The four ogive panels serve as an aerodynamic shield over the Orion crew capsule during the first few minutes of flight on top of the Space Launch System rocket.
The fully fueled Orion spacecraft weighs about 74,000 pounds (33,500 kilograms), including the launch abort system, which was mounted on the capsule with its pre-packed solid propellant already loaded. The abort motor will not be active for the Artemis 1 mission, but the escape tower’s jettison motor will fire to propel the structure away from the Orion spacecraft after liftoff.
The Orion crew module was built by Lockheed Martin in a clean room facility at Kennedy Space Center, and the service module was manufactured by Airbus in Bremen, Germany. Northrop Grumman is prime contractor for the launch abort system.
Although no astronauts will fly on the Artemis 1 mission, NASA will fly an instrumented mannequin in the commander’s seat of the Orion spacecraft. The mannequin will be fitted with two radiation detectors, and will wear a spacesuit similar to the ones astronauts will use on future Artemis missions.
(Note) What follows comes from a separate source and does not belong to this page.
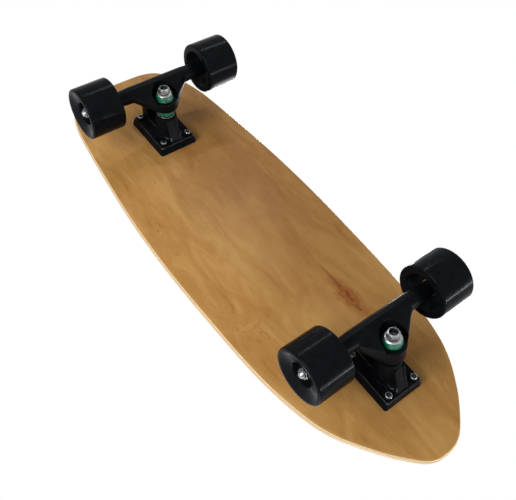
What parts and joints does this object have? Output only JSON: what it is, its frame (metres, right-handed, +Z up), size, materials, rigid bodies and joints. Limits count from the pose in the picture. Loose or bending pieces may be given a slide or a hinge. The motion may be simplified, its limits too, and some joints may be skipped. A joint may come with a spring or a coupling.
{
  "type": "surf skateboard",
  "caption": "Cupped wooden cruiser board with a blunt nose and lifted tail on sprung kingpin trucks and wide smooth wheels; the trucks steer as it leans and the wheels spin.",
  "frame": {"origin": "on the ground under the middle of the board's bounding box, wheels standing at height zero", "axes": "+X runs lengthwise from the tail to the nose, +Y points to the left of a rider who faces the nose, and +Z points up out of the riding side"},
  "size_m": [0.7461, 0.2528, 0.1406],
  "materials": {
    "maple": "clear satin lacquer",
    "grip": "coarse grit",
    "blackPaint": "black satin paint on a casting",
    "zincSteel": "zinc plated",
    "greenUrethane": "translucent urethane",
    "blackUrethane": "smooth glossy urethane",
    "bearingSteel": "ground steel",
    "clearUrethane": "moulded urethane"
  },
  "bodies": {
    "board": {"deck": "maple", "grip_tape": "grip", "front_deck_bolt_1": "zincSteel", "front_deck_nut_1": "zincSteel", "front_deck_bolt_2": "zincSteel", "front_deck_nut_2": "zincSteel", "front_deck_bolt_3": "zincSteel", "front_deck_nut_3": "zincSteel", "front_deck_bolt_4": "zincSteel", "front_deck_nut_4": "zincSteel", "front_baseplate": "blackPaint", "front_kingpin": "zincSteel", "front_bottom_washer": "zincSteel", "front_bottom_bushing": "greenUrethane", "front_top_bushing": "greenUrethane", "front_top_washer": "zincSteel", "front_kingpin_nut": "zincSteel", "rear_deck_bolt_1": "zincSteel", "rear_deck_nut_1": "zincSteel", "rear_deck_bolt_2": "zincSteel", "rear_deck_nut_2": "zincSteel", "rear_deck_bolt_3": "zincSteel", "rear_deck_nut_3": "zincSteel", "rear_deck_bolt_4": "zincSteel", "rear_deck_nut_4": "zincSteel", "rear_baseplate": "blackPaint", "rear_pivot_cup": "clearUrethane", "rear_kingpin": "zincSteel", "rear_bottom_washer": "zincSteel", "rear_bottom_bushing": "greenUrethane", "rear_top_bushing": "greenUrethane", "rear_top_washer": "zincSteel", "rear_kingpin_nut": "zincSteel"},
    "front_truck": {"front_pivot_cup": "clearUrethane", "front_hanger": "blackPaint", "front_axle": "zincSteel", "front_left_bearing_spacer": "zincSteel", "front_left_axle_nut": "zincSteel", "front_right_bearing_spacer": "zincSteel", "front_right_axle_nut": "zincSteel"},
    "front_left_rolling": {"front_left_wheel": "blackUrethane", "front_left_inner_bearing": "bearingSteel", "front_left_outer_bearing": "bearingSteel"},
    "front_right_rolling": {"front_right_wheel": "blackUrethane", "front_right_inner_bearing": "bearingSteel", "front_right_outer_bearing": "bearingSteel"},
    "rear_truck": {"rear_hanger": "blackPaint", "rear_axle": "zincSteel", "rear_left_bearing_spacer": "zincSteel", "rear_left_axle_nut": "zincSteel", "rear_right_bearing_spacer": "zincSteel", "rear_right_axle_nut": "zincSteel"},
    "rear_left_rolling": {"rear_left_wheel": "blackUrethane", "rear_left_inner_bearing": "bearingSteel", "rear_left_outer_bearing": "bearingSteel"},
    "rear_right_rolling": {"rear_right_wheel": "blackUrethane", "rear_right_inner_bearing": "bearingSteel", "rear_right_outer_bearing": "bearingSteel"}
  },
  "joints": [
    {"name": "front_steer", "type": "hinge", "parent": "board", "child": "front_truck", "pos_m": [0.2533, 0, 0.0572], "axis": [0.9511, 0, 0.309], "range_deg": [-15, 15], "stiffness_Nm_per_rad": 35, "deforming": ["front_bottom_bushing", "front_top_bushing"]},
    {"name": "front_left_spin", "type": "hinge", "parent": "front_truck", "child": "front_left_rolling", "pos_m": [0.226, 0.0936, 0.0352], "axis": [0, 1, 0], "continuous": true},
    {"name": "front_right_spin", "type": "hinge", "parent": "front_truck", "child": "front_right_rolling", "pos_m": [0.226, -0.0936, 0.0352], "axis": [0, 1, 0], "continuous": true},
    {"name": "rear_steer", "type": "hinge", "parent": "board", "child": "rear_truck", "pos_m": [-0.2185, 0, 0.0522], "axis": [0.8829, 0, -0.4695], "range_deg": [-15, 15], "stiffness_Nm_per_rad": 35, "deforming": ["rear_bottom_bushing", "rear_top_bushing"]},
    {"name": "rear_left_spin", "type": "hinge", "parent": "rear_truck", "child": "rear_left_rolling", "pos_m": [-0.241, 0.0936, 0.0352], "axis": [0, 1, 0], "continuous": true},
    {"name": "rear_right_spin", "type": "hinge", "parent": "rear_truck", "child": "rear_right_rolling", "pos_m": [-0.241, -0.0936, 0.0352], "axis": [0, 1, 0], "continuous": true}
  ]
}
The seat will be equipped with sensors to measure vibration and acceleration throughout the flight.
The Artemis 1 mission will mark the second flight in space of an Orion capsule, following a test mission in 2014 in Earth orbit. The mission, called Exploration Flight Test 1, did not include an active service module. NASA and Lockheed Martin began developing the Orion spacecraft in 2006 under the Constellation moon program, which was canceled in 2010.
The Orion spacecraft survived the cancellation of the Constellation program. Artemis 1 will be the first flight of NASA’s Space Launch System, a heavy-lift rocket a decade in the making.
The Obama administration and Congress agreed to redirect NASA’s deep space exploration program in 2011 toward an eventual mission to Mars. The change saw the birth of the SLS program.
Under the Trump administration, the exploration program was re-focused on the moon and was renamed Artemis, the twin sister of Apollo in Greek mythology.
The Artemis 1 mission will send the Orion spacecraft on a voyage to orbit the moon. The flight will last at least three weeks — and possibly as long as six weeks — before the capsule returns to Earth for a splashdown in the Pacific Ocean.
If the mission goes well, NASA plans to launch the next Artemis mission — Artemis 2 — as soon as late 2023 with three NASA astronauts and one Canadian astronaut on-board. That flight will carry the crew around the far side of the moon and back to Earth.
During the swing behind the far side of the moon, the astronauts will reach distances farther than anyone has traveled from Earth, beating a record set on the Apollo 13 mission in 1970.
A third Artemis mission will link up with a SpaceX lunar lander near the moon. Astronauts will ride the SpaceX craft, based on the company’s Starship rocket system, to a landing near the moon’s south pole.
Future Artemis flights will conduct more moon landings, and visit a mini-space station named the Gateway that NASA intends to construct with international partners in lunar orbit.